Ten-year Treasury yields have risen just half a percent over the past month, but a well-known exchange traded fund holding longer-dated Treasurys has been struggling.

The iShares 20+ Year Treasury Bond ETF (NYSEArca: TLT) is off 2.4% over the past month and the chart on the $6.6 billion ETF indicates more weakness could be ahead even though expectation for a Federal Reserve interest rate hike have shifted from June to the late third quarter or fourth quarter.

“TLT had a great 2014 and early part of 2015. TLT hit the top of this steep rising channel a few months ago and stopped on a dime. Now TLT is attempting a breakdown of this channel, where it rallied over 35% in a little over a year,” notes Chris Kimble of Kimble Charting Solutions.

Even with TLT’s recent struggles, investors have poured $180 million into the ETF this month. The aforementioned modest rise in 10-year yields has not stopped investors from allocating $510 million in new money to the iShares 7-10 Year Treasury Bond ETF (NYSEArca: IEF). [Bond ETFs Surprise Investors]

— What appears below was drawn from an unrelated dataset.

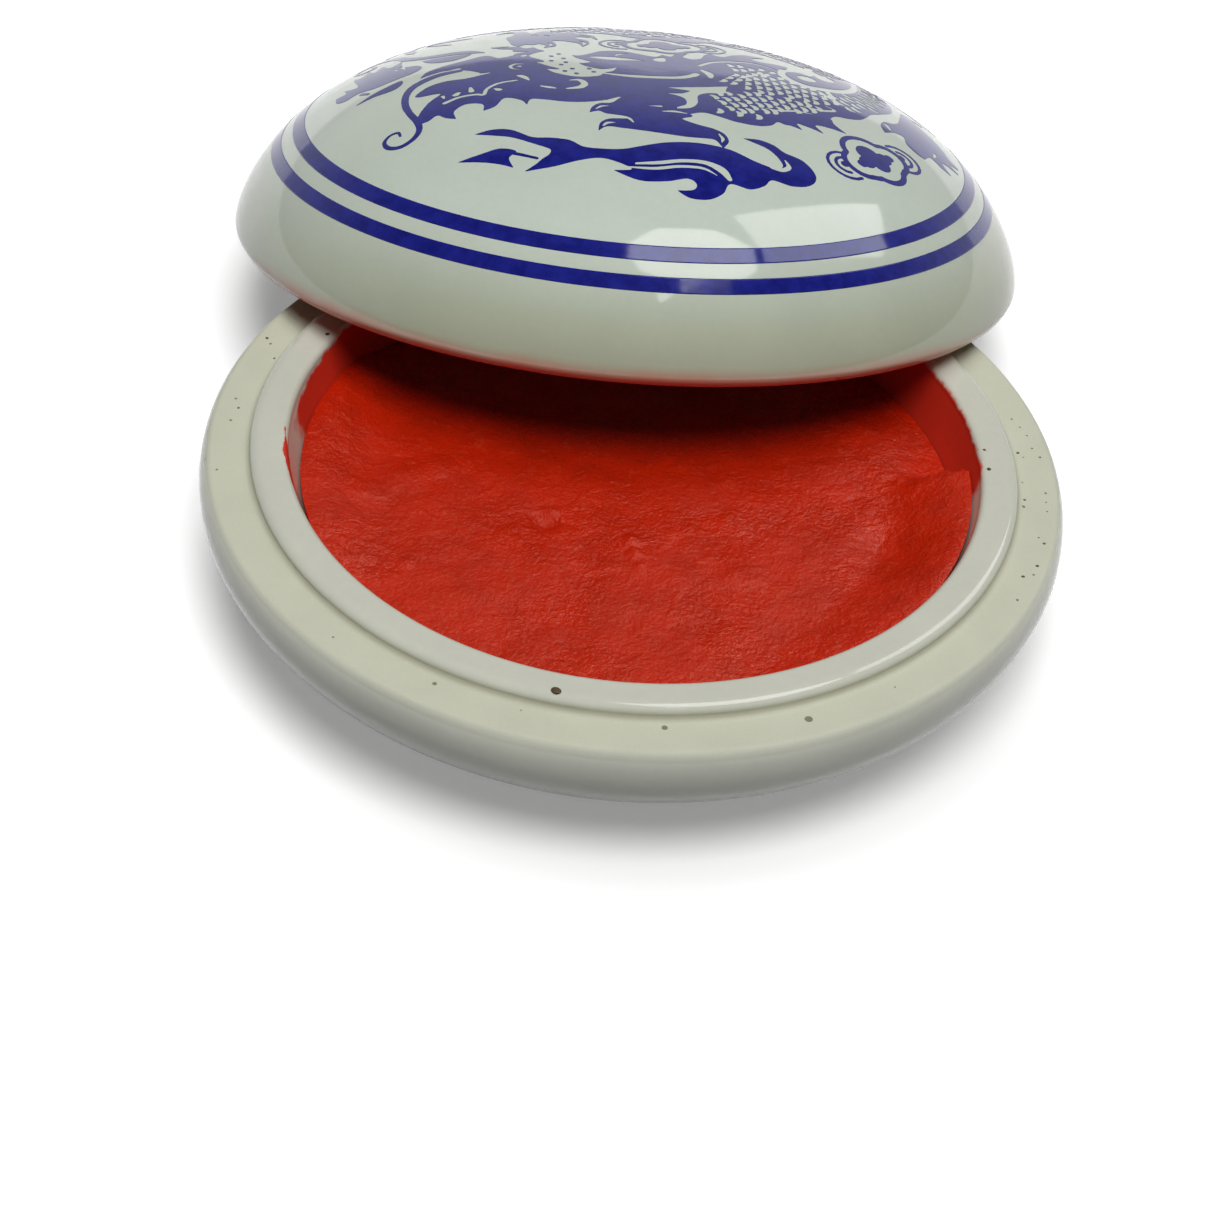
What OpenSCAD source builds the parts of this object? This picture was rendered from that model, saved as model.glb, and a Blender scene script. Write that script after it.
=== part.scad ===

For what it is worth, some traders are still trying to time the top in Treasurys, remaining devoted to ETFs such as the ProShares UltraShort 20+ Year Treasury (NYSEArca: TBT). TBT, which seeks to deliver twice the daily inverse performance of the Barclays Capital US Treasury 20+ Year Treasury Bond Index, has seen April inflows of $51.3 million. [Investors Flee Bond ETFs]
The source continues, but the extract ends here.